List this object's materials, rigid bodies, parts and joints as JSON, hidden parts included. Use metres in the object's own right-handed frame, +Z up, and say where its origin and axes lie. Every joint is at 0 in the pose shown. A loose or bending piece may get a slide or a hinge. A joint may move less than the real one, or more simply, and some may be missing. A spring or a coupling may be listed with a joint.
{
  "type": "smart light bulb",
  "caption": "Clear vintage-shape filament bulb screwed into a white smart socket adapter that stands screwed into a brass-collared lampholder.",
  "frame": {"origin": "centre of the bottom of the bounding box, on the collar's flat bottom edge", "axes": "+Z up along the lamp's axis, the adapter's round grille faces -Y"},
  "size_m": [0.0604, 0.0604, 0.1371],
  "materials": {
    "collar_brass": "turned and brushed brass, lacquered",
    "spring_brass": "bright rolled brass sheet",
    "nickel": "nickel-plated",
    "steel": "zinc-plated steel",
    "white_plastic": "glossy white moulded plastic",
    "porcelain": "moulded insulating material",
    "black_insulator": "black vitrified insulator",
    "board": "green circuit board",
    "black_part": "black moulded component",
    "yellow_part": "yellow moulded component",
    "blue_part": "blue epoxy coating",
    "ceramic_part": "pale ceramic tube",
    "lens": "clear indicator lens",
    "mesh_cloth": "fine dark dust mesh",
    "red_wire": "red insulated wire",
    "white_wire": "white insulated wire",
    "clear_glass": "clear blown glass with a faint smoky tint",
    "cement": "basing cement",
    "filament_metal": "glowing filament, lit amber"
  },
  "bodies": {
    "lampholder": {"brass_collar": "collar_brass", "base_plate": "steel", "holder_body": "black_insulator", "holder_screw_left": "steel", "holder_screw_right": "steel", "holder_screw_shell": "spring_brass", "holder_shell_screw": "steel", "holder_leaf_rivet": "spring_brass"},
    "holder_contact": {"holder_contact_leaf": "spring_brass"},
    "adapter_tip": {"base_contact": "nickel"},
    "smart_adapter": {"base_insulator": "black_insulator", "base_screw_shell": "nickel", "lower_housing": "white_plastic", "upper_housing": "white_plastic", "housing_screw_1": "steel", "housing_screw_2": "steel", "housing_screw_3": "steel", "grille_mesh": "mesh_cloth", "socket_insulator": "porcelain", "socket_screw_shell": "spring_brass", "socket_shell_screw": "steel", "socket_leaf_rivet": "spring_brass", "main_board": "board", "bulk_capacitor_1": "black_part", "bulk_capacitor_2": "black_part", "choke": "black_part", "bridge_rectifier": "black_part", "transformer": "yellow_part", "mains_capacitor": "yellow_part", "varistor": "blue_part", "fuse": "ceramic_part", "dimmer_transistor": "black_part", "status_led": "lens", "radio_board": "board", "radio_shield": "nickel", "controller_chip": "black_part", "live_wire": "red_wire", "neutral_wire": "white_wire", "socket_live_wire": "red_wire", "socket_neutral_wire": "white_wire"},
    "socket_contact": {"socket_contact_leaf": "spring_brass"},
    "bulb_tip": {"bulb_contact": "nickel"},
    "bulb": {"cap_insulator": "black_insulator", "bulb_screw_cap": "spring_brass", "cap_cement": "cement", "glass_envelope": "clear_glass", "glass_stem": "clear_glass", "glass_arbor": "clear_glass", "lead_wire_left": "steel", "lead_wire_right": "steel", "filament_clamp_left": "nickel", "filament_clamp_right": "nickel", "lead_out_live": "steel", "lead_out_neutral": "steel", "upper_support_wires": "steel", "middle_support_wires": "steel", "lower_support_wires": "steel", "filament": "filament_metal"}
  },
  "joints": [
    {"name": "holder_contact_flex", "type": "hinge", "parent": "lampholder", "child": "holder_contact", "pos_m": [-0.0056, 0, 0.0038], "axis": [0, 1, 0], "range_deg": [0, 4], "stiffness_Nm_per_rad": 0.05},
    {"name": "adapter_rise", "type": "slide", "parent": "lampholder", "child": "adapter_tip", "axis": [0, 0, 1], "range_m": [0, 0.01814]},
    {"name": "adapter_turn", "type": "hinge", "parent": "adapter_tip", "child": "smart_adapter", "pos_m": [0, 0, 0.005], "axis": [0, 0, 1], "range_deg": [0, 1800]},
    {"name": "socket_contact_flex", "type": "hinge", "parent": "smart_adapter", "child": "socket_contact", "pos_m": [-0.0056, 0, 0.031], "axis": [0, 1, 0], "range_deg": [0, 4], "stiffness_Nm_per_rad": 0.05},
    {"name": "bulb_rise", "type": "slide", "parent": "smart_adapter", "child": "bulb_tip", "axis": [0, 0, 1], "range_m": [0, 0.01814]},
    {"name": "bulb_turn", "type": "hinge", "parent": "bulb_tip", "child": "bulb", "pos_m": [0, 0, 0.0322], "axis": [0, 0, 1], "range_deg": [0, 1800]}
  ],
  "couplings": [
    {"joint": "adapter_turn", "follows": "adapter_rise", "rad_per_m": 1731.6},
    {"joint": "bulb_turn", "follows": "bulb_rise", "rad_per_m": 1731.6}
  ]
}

--

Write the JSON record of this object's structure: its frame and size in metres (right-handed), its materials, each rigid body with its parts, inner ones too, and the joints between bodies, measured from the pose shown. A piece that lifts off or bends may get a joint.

==

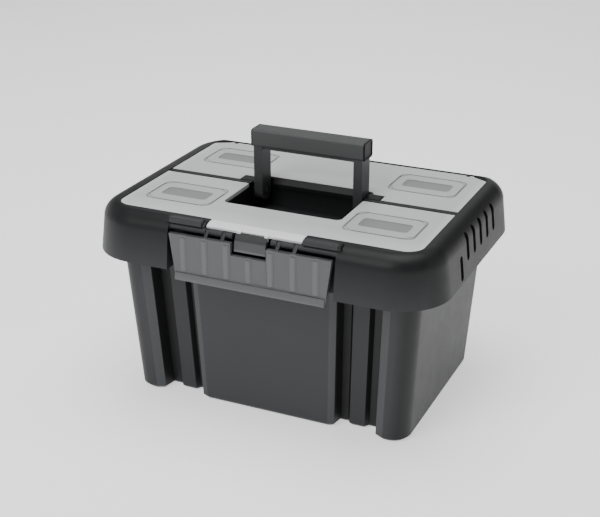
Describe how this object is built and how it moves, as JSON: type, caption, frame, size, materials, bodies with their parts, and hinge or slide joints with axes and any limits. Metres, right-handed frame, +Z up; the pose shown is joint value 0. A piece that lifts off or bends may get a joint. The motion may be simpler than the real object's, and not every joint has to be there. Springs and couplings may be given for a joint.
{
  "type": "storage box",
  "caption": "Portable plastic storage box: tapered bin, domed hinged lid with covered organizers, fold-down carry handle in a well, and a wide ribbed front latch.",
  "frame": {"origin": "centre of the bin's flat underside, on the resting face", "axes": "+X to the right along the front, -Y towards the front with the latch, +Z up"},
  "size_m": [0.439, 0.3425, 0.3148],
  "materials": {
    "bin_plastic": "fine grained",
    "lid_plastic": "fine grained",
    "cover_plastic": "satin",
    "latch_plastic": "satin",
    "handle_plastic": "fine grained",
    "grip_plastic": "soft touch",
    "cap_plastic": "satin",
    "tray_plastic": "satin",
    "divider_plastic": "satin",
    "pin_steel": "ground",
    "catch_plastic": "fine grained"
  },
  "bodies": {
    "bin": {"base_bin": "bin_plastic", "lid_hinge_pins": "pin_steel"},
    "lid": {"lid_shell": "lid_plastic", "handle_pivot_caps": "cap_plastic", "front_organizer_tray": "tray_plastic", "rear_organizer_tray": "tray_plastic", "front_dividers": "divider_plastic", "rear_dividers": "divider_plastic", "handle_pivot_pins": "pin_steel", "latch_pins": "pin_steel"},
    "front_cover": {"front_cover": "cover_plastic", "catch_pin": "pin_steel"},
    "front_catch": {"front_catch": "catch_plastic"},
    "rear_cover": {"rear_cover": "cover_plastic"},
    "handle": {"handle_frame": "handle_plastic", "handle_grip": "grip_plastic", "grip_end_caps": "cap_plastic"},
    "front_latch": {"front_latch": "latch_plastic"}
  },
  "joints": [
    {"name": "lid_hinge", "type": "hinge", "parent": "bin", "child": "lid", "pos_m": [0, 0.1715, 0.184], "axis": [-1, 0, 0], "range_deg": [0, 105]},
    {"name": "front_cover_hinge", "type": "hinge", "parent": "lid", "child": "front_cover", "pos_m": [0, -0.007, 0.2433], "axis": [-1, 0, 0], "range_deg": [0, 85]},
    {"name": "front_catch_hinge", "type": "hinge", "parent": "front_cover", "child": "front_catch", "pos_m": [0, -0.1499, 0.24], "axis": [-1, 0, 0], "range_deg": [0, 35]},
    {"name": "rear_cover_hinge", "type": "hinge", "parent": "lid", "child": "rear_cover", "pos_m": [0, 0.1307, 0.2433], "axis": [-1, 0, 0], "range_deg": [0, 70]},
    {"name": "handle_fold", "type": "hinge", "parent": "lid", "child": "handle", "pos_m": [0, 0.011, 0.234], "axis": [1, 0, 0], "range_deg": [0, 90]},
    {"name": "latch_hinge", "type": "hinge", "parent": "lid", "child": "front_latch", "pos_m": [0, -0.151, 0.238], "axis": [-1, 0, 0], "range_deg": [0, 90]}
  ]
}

→ Exercise
Of the lines in the data, how many hold the string "piece"? State the number, nothing else.

→ The result
3